We've been invited to a work colleague's evening do - there is no question in my mind re present giving, of course we'll take something... No idea what yet but we've got a few weeks. How many families did the 100 guests include?
anyway, no it's not normal to go empty handed to a wedding. Congratulations on getting married op. Flowers sorry but that's the best wedding gift I can give on here

pottingsoil · 27/03/2015 22:45

Aw thanks! Smile

OP posts:
m0therofdragons · 27/03/2015 22:47

Just read a bit more - seriously, people work out how much to give on how expensive the wedding is? Surely the less lavish the wedding the more you should give as the bride and groom may be strapped for cash?
I decide what to give on how well I know the couple eg, family, friend or colleague then decide what we want to give and can afford.

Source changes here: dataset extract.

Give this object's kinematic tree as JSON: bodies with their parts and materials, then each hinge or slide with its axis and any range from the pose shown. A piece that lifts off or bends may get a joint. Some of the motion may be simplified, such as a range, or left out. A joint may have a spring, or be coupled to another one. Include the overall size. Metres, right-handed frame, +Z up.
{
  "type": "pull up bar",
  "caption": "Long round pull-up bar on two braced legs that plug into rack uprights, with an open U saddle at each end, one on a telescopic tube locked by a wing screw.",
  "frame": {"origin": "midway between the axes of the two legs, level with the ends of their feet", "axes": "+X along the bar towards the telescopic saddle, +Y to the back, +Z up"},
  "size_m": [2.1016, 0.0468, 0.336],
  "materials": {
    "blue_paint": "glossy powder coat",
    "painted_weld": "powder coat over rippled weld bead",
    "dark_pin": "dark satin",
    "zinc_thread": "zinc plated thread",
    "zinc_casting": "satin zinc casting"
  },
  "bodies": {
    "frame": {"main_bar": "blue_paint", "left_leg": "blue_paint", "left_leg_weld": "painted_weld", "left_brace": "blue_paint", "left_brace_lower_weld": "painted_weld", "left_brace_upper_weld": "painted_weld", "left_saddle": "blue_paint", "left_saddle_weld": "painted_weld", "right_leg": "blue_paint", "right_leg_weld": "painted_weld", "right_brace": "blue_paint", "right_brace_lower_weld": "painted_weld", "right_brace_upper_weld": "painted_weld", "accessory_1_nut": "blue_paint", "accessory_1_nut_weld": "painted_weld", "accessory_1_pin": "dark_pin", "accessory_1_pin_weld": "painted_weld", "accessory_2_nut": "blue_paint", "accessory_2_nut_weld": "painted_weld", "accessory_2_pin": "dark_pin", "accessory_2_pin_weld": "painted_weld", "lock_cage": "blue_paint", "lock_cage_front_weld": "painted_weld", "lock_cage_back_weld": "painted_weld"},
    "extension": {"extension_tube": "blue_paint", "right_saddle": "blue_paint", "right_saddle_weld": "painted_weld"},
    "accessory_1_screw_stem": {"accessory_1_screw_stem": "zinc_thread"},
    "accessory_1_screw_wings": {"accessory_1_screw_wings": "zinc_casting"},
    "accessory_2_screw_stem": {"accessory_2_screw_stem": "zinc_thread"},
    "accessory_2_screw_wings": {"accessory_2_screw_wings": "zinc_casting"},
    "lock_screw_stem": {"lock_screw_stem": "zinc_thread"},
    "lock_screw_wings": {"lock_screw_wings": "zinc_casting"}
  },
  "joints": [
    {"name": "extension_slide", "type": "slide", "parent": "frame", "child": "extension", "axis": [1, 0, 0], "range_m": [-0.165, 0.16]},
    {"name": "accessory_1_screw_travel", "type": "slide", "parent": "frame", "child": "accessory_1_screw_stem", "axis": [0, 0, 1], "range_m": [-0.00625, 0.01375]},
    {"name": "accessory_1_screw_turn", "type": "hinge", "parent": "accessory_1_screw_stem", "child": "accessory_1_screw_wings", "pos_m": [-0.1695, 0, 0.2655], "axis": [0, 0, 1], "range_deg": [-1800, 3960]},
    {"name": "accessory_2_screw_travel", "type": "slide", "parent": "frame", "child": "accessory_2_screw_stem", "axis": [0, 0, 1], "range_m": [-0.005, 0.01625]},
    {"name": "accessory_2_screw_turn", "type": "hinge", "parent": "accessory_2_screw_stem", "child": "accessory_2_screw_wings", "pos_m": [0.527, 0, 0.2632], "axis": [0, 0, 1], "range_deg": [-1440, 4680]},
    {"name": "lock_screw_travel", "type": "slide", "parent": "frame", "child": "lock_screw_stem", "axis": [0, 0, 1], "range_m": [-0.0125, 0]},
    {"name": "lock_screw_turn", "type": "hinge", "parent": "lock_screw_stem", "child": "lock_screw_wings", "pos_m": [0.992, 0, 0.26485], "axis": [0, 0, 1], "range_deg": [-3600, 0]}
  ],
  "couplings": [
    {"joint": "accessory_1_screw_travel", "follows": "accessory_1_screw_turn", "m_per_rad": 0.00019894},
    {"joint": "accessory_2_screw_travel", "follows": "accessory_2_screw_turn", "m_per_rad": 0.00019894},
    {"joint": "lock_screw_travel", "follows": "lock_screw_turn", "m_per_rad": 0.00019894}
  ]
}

Two years ago we had to travel to a wedding and pay for accommodation so our gift was less as we couldn't afford more, this year we have my colleague's wedding who is lovely and generous so I'm happy to give a generous gift. Dbil is also getting married and he and sil are lovely - again we'll be generous (as much as finances allow). So no I'm not going to be checking how much their weddings cost before choosing my gift value. Genuinely shocked people do that.

MrsBojingles · 27/03/2015 22:49

Very odd, most people take gifts even when the invite says "no gifts", even for second weddings. Seems mean!